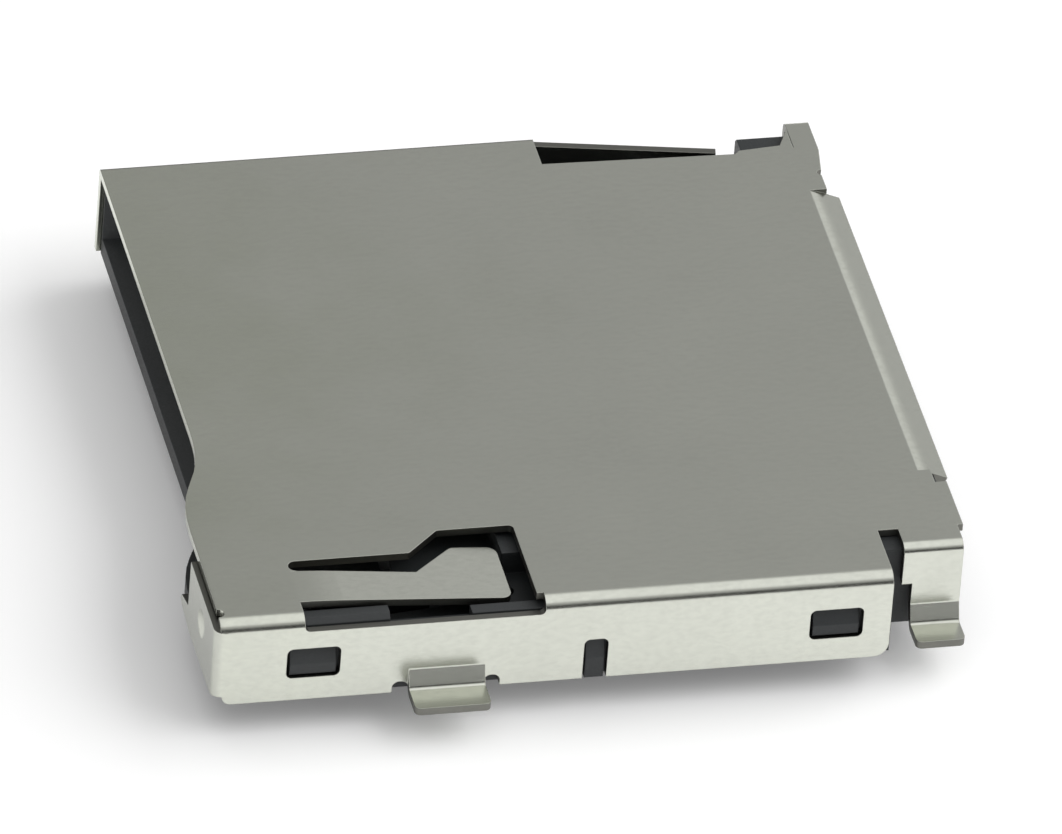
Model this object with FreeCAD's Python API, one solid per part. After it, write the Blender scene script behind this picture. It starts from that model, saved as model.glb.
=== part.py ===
import FreeCAD, Part
import math
import os

V = FreeCAD.Vector

# Push-push socket for a micro memory card, in millimetres.
# Origin: on the board plane, in the middle of the width. +X is the slider's side,
# +Y is the way the card goes in, +Z is up, away from the board.

# The card sets the width of the socket and the pitch of its contacts
card_width = 11.00

# Cover, folded from spring steel
sheet = 0.15
side_room = 3.71
cover_width = card_width + side_room
cover_height = 1.85
fold_radius = 0.27
far_fold = 0.08
corner_radius = 0.20
wall_gap_to_board = 0.02
cover_front = -7.00
mouth_edge = -6.27
wall_rear = 5.89
plate_rear = 7.53

# Housing, moulded in black plastic
housing_gap = 0.035
floor_thickness = 0.60
front_block = 0.71
rear_face = 7.40
rear_wall = 0.52
top_gap = 0.02

# Contacts
contact_count = 8
contact_pitch = card_width / 10
detect_inset = 0.795
contact_strip = 0.12
contact_width = 0.42
tail_width = 0.34
tail_reach = 0.65
slot_width = 0.52
slot_front = 0.99
slot_rear = 5.65

# Slider, spring and cam pin
travel = 4.0
running_gap = 0.04
slider_front = -6.10
slider_length = 5.65
slider_width = 1.86
arm_reach = 1.54
boss_slot_width = 0.85
boss_slot_rear = 1.27
boss_length = 3.00
spring_wire = 0.18
spring_turns = 16
spring_sides = 8
spring_steps = 12
pin_wire = 0.25
pin_fixed_y = -6.45
pin_free_y = -1.20
lane_offset = 0.50
lock_back = 0.38

# Board pegs
peg_diameter = 0.80
peg_height = 0.70
peg_y = -2.80
peg_inset = 4.135
peg_spacing = 8.00

# Places that follow from the sizes above
half = cover_width / 2
inner_half = half - sheet
plate_under = cover_height - sheet
plate_mid = cover_height - sheet / 2
housing_half = inner_half - housing_gap
housing_top = plate_under - top_gap
rear_wall_front = rear_face - rear_wall
floor_top = floor_thickness
right_wall = 0.25
slider_outer_x = housing_half - right_wall - running_gap
slider_inner_x = slider_outer_x - slider_width
slider_low = floor_top + running_gap
slider_top = plate_under - 0.57
groove_floor = slider_top - 0.31
arm_inner_x = slider_inner_x - arm_reach
arm_top = plate_under - 0.10
boss_slot_x = slider_inner_x - 0.02
pin_x = slider_outer_x - slider_width / 2
pin_level = slider_top + pin_wire / 2 + running_gap
spring_x = slider_inner_x - 0.82
spring_diameter = plate_under - floor_top - 0.10
spring_z = (floor_top + plate_under) / 2 - 0.02
peg_right_x = half - peg_inset
contact_first_x = contact_count * contact_pitch + detect_inset - half
far = 30.0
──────
TO DO> Write out all the data again, exactly as it appears.

REPLY>
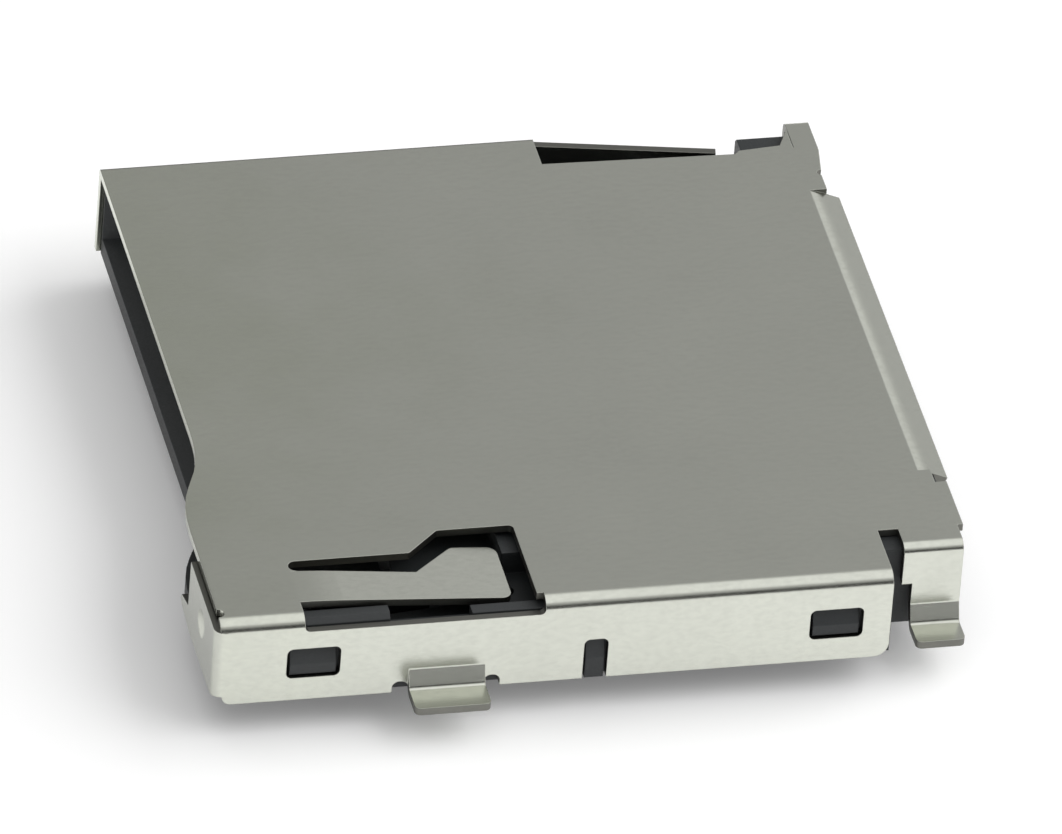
Model this object with FreeCAD's Python API, one solid per part. After it, write the Blender scene script behind this picture. It starts from that model, saved as model.glb.
=== part.py ===
import FreeCAD, Part
import math
import os

V = FreeCAD.Vector

# Push-push socket for a micro memory card, in millimetres.
# Origin: on the board plane, in the middle of the width. +X is the slider's side,
# +Y is the way the card goes in, +Z is up, away from the board.

# The card sets the width of the socket and the pitch of its contacts
card_width = 11.00

# Cover, folded from spring steel
sheet = 0.15
side_room = 3.71
cover_width = card_width + side_room
cover_height = 1.85
fold_radius = 0.27
far_fold = 0.08
corner_radius = 0.20
wall_gap_to_board = 0.02
cover_front = -7.00
mouth_edge = -6.27
wall_rear = 5.89
plate_rear = 7.53

# Housing, moulded in black plastic
housing_gap = 0.035
floor_thickness = 0.60
front_block = 0.71
rear_face = 7.40
rear_wall = 0.52
top_gap = 0.02

# Contacts
contact_count = 8
contact_pitch = card_width / 10
detect_inset = 0.795
contact_strip = 0.12
contact_width = 0.42
tail_width = 0.34
tail_reach = 0.65
slot_width = 0.52
slot_front = 0.99
slot_rear = 5.65

# Slider, spring and cam pin
travel = 4.0
running_gap = 0.04
slider_front = -6.10
slider_length = 5.65
slider_width = 1.86
arm_reach = 1.54
boss_slot_width = 0.85
boss_slot_rear = 1.27
boss_length = 3.00
spring_wire = 0.18
spring_turns = 16
spring_sides = 8
spring_steps = 12
pin_wire = 0.25
pin_fixed_y = -6.45
pin_free_y = -1.20
lane_offset = 0.50
lock_back = 0.38

# Board pegs
peg_diameter = 0.80
peg_height = 0.70
peg_y = -2.80
peg_inset = 4.135
peg_spacing = 8.00

# Places that follow from the sizes above
half = cover_width / 2
inner_half = half - sheet
plate_under = cover_height - sheet
plate_mid = cover_height - sheet / 2
housing_half = inner_half - housing_gap
housing_top = plate_under - top_gap
rear_wall_front = rear_face - rear_wall
floor_top = floor_thickness
right_wall = 0.25
slider_outer_x = housing_half - right_wall - running_gap
slider_inner_x = slider_outer_x - slider_width
slider_low = floor_top + running_gap
slider_top = plate_under - 0.57
groove_floor = slider_top - 0.31
arm_inner_x = slider_inner_x - arm_reach
arm_top = plate_under - 0.10
boss_slot_x = slider_inner_x - 0.02
pin_x = slider_outer_x - slider_width / 2
pin_level = slider_top + pin_wire / 2 + running_gap
spring_x = slider_inner_x - 0.82
spring_diameter = plate_under - floor_top - 0.10
spring_z = (floor_top + plate_under) / 2 - 0.02
peg_right_x = half - peg_inset
contact_first_x = contact_count * contact_pitch + detect_inset - half
far = 30.0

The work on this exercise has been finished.